Each night I drove down a number of dirt roads home from The Ranch to the dogs in Spa Buena Vista… It was always late with this many people gathered together, because there was always something to do, someone to talk to, some chore to aid in. So I blasted the music in the open-air Jeep with sing-along songs to keep me focused on the dangers about – cows, other rare (but reckless) drivers, not to mention, just the road was a beast to be fought… And I always crossed myself as I passed the little graveyard, turning down the music so their spirits could hear me thank them for their contribution to humanity. The universe only knows what that was for each of them, but it doesn’t matter to me; I’m grateful anyway. My respect lies in the fact that we’re all connected & just like The Butterfly Effect, we will never know the extent of our own reach & therefore cannot judge anyone else’s either.


The Moon was waxing to be full the night of Summer Solstice – The Blood Moon – when I reached into my long, strappy purse, rummaging for my camera to snap a photo of this surreal moment of god’s earth intertwining with his heavens – if I couldn’t share the moment itself with someone, I was damn sure going to dive deeper into the feelings present to share it with others in words later. And just as they say, ask & you shall receive, because the feelings arrived quickly & in full force.


I took the photo, still smiling, when the strange sensation of what I like to call almost dejavu brushed into my consciousness. I hadn’t realized until that very moment, that amongst all the point & shoot cameras I’d bought & broken, or lost over the past 10 years in my travels, this one that I’d gotten on a flight between Singapore & Sydney for proceeds to benefit Project Red, happened to be the very same colour as my ex’s camera; the camera I had just put away into a different long, strappy purse before wrapping my arms back around his body, as we skidded to near death on a Mexican dirt road… The red camera was my last memory before the black, blank space of shock & amnesia set in. Both times, I took the photo with my left hand, saw the red shine as I put it back into my bag by feeling for the pocket – but 10 years ago, nothing came after that. The next thing I remember was waking up in the hot dirt, my eyelashes stuck together with dried blood.


It all came back to me more vividly than I had cared to relive except a couple times since it happened, but strangely this time I didn’t go off the deep end into tears or the rabbit hole of what-if’s that come with memories like these – no. This time I felt the events happening to me, but I also was a spectator who knew how the story ended. I knew I was going to be alright, that not only was I not dying that day, but it would become such a distant memory that it wouldn’t even impede upon my life’s choices in my future. This magical night was different because this time, I was driving.


Here I was under the cover of darkness, what I would normally associate with greater fear, but for more reasons than I could count, I was fearless on this night. The contrast in sunlight & the fact that I was physically driving myself were only the tip of the healing iceberg: it was a metaphor for all the other ways I was driving myself – & my life – here, through the night, a decade later… I wasn’t desperate to please a man this time, or worried about things out of my control anymore, or scared of what life could throw at me next, terrified of another surprise punch to the stomach... No. By now I knew better.

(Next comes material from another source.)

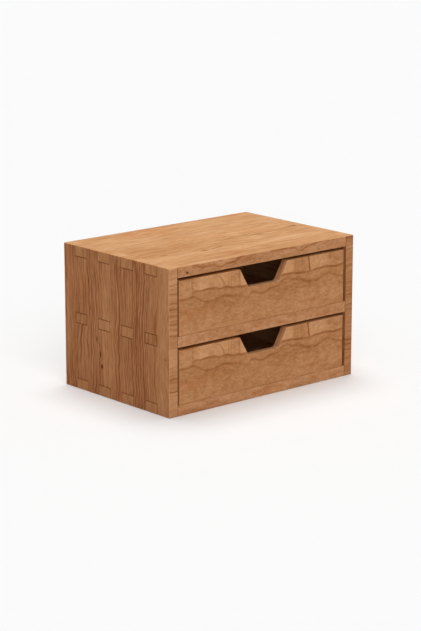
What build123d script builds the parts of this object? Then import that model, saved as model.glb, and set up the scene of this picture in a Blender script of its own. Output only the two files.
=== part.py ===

I embraced the reckoning knowing that I never would have flushed the rest of that lesson out of me, or been able to let go of all the residual scar tissue in my body & in my mind without sitting there in the depths of my memory, right with it. I was blessed that god put before me all the elements to succeed in doing this, in finally letting go – but I had to respect myself too, for being aware enough to sense it all, & to still walk into it.


Somehow, the last morning before my flight, the entire property was empty except for me. After packing up, I went down to the beach alone, squeezing to fit in just one last swim & sun bake… When it came time to go I laid my wet towel across the camp’s beach chairs & walking away I soaked in one good, last gaze around me. I’d done this last glimpse down the white sand & turquoise waters so many times, I’d done my makeup on the ride to the airport so many times, I’d felt the salt water crusting on my body as I travelled home, known the sting of saying goodbye to not just people but to places – all these things I've known so many times… And then I saw myself as I imagine my mother saw herself so many times throughout the years: on a beach, in a foreign country, all alone. And we both love it as much as the other.


But she was right again, long before I could figure it out – it is different now, because I’ve made it that way.